Paper Companies

Paper Companies

January 01, 2007 | By Keith Martin in Washington, DC

Paper companies complain that the IRS policy of allowing production tax credits on only the net amount of electricity supplied to the grid will reduce credits for power plants at paper mills by half. Many paper mills burn lignin from spent chemicals used in the papermaking process, bark and wood chips in boilers to produce steam. The steam is then run through a steam turbine to generate electricity. Electricity output at a typical mill can vary from 10 megawatts to more than 50 megawatts.

The US government allows production tax credits of 1¢ a kilowatt hour to be claimed as a reward for generating electricity from “biomass.” Credits can only be claimed on electricity a mill sells to a third party, but not on electricity the mill consumes itself. The IRS said in October that such tax credits can only be claimed on the net amount of electricity that is supplied to the grid.

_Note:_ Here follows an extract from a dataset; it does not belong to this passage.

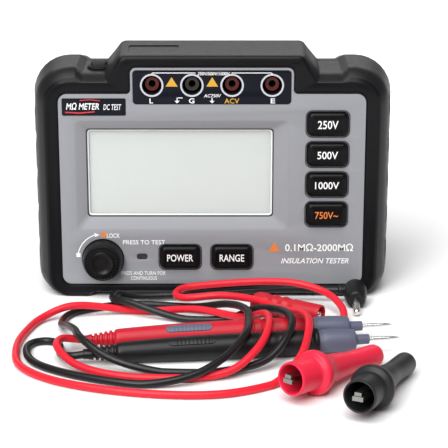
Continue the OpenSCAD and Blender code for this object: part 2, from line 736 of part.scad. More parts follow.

The American Forest & Paper Association complained in a memorandum sent to the US Treasury Department by email in late November that 110 paper mills it surveyed in 2004 sold four million megawatt hours of electricity to the grid and bought back 2.3 million.

The trade association estimates, production tax credits could not be claimed on slightly more than half the electricity the paper industry generates from biomass and sells to nearby utilities. The issue is certain to spill over to Congress.